-- Provided material start --

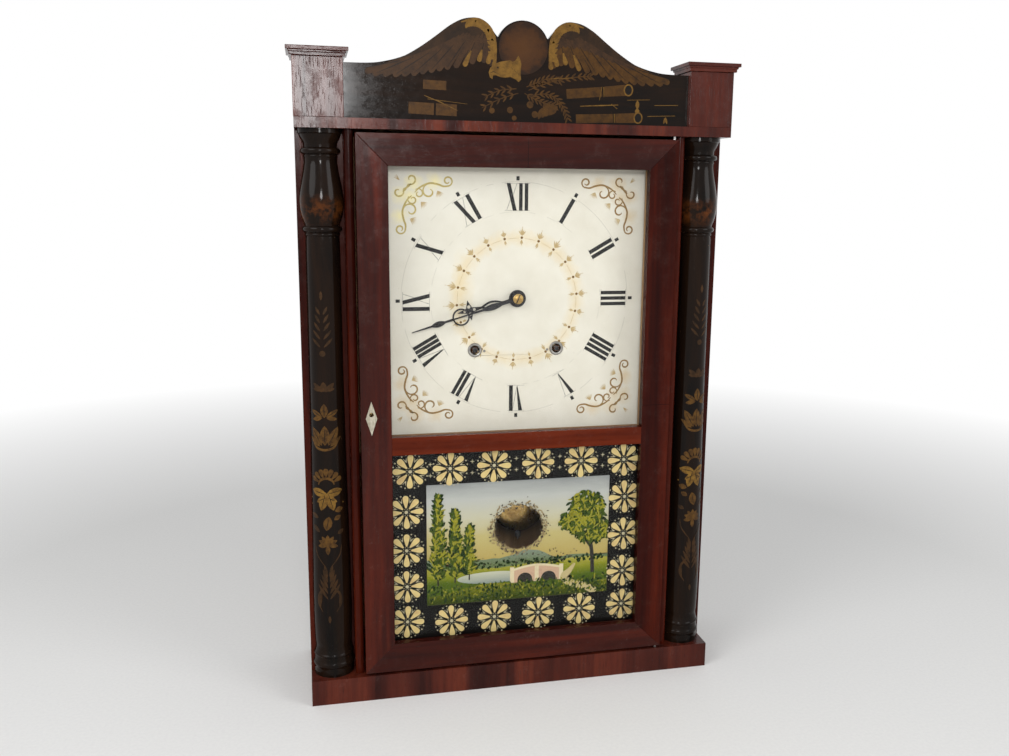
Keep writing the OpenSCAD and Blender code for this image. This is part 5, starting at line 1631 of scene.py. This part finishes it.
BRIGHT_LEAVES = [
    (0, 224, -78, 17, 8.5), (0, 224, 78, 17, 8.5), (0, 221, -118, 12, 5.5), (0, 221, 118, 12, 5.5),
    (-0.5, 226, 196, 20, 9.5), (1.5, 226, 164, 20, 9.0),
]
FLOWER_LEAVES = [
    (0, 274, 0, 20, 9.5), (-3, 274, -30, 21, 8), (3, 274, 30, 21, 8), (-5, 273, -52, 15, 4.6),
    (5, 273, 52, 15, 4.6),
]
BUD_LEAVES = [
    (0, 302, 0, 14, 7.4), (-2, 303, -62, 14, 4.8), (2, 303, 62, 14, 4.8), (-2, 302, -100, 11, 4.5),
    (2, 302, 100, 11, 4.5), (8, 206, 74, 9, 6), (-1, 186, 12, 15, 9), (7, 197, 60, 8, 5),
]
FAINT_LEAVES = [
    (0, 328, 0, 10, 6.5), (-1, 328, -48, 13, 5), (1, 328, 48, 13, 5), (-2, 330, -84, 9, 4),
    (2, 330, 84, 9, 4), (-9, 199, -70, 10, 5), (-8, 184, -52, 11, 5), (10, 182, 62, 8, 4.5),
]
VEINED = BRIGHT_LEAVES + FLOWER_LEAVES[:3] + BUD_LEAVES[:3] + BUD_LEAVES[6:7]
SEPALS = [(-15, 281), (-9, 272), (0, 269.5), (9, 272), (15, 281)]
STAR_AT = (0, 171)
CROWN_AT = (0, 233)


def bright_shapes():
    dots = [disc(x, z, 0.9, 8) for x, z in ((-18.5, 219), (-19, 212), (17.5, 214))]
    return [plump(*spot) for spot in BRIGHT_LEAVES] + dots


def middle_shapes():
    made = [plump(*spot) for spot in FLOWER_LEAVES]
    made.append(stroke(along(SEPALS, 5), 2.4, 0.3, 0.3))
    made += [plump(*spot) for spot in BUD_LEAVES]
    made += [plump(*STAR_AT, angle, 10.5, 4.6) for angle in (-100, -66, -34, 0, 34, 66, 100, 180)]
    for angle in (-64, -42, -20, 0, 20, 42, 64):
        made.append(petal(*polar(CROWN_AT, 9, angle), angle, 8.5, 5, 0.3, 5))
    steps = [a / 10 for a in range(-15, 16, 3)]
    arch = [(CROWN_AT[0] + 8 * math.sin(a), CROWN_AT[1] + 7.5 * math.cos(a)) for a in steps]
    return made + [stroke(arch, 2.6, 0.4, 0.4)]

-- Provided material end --

* **Stated task**
All of the material must be reproduced exactly.

* **Result of this task**
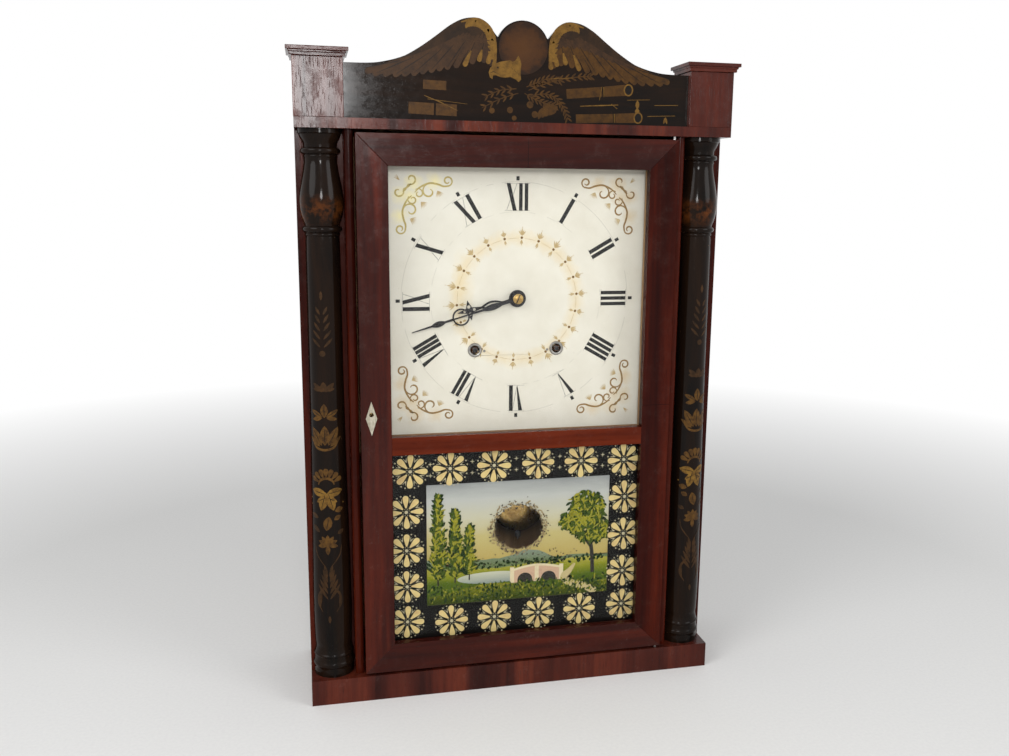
Keep writing the OpenSCAD and Blender code for this image. This is part 5, starting at line 1631 of scene.py. This part finishes it.
BRIGHT_LEAVES = [
    (0, 224, -78, 17, 8.5), (0, 224, 78, 17, 8.5), (0, 221, -118, 12, 5.5), (0, 221, 118, 12, 5.5),
    (-0.5, 226, 196, 20, 9.5), (1.5, 226, 164, 20, 9.0),
]
FLOWER_LEAVES = [
    (0, 274, 0, 20, 9.5), (-3, 274, -30, 21, 8), (3, 274, 30, 21, 8), (-5, 273, -52, 15, 4.6),
    (5, 273, 52, 15, 4.6),
]
BUD_LEAVES = [
    (0, 302, 0, 14, 7.4), (-2, 303, -62, 14, 4.8), (2, 303, 62, 14, 4.8), (-2, 302, -100, 11, 4.5),
    (2, 302, 100, 11, 4.5), (8, 206, 74, 9, 6), (-1, 186, 12, 15, 9), (7, 197, 60, 8, 5),
]
FAINT_LEAVES = [
    (0, 328, 0, 10, 6.5), (-1, 328, -48, 13, 5), (1, 328, 48, 13, 5), (-2, 330, -84, 9, 4),
    (2, 330, 84, 9, 4), (-9, 199, -70, 10, 5), (-8, 184, -52, 11, 5), (10, 182, 62, 8, 4.5),
]
VEINED = BRIGHT_LEAVES + FLOWER_LEAVES[:3] + BUD_LEAVES[:3] + BUD_LEAVES[6:7]
SEPALS = [(-15, 281), (-9, 272), (0, 269.5), (9, 272), (15, 281)]
STAR_AT = (0, 171)
CROWN_AT = (0, 233)


def bright_shapes():
    dots = [disc(x, z, 0.9, 8) for x, z in ((-18.5, 219), (-19, 212), (17.5, 214))]
    return [plump(*spot) for spot in BRIGHT_LEAVES] + dots


def middle_shapes():
    made = [plump(*spot) for spot in FLOWER_LEAVES]
    made.append(stroke(along(SEPALS, 5), 2.4, 0.3, 0.3))
    made += [plump(*spot) for spot in BUD_LEAVES]
    made += [plump(*STAR_AT, angle, 10.5, 4.6) for angle in (-100, -66, -34, 0, 34, 66, 100, 180)]
    for angle in (-64, -42, -20, 0, 20, 42, 64):
        made.append(petal(*polar(CROWN_AT, 9, angle), angle, 8.5, 5, 0.3, 5))
    steps = [a / 10 for a in range(-15, 16, 3)]
    arch = [(CROWN_AT[0] + 8 * math.sin(a), CROWN_AT[1] + 7.5 * math.cos(a)) for a in steps]
    return made + [stroke(arch, 2.6, 0.4, 0.4)]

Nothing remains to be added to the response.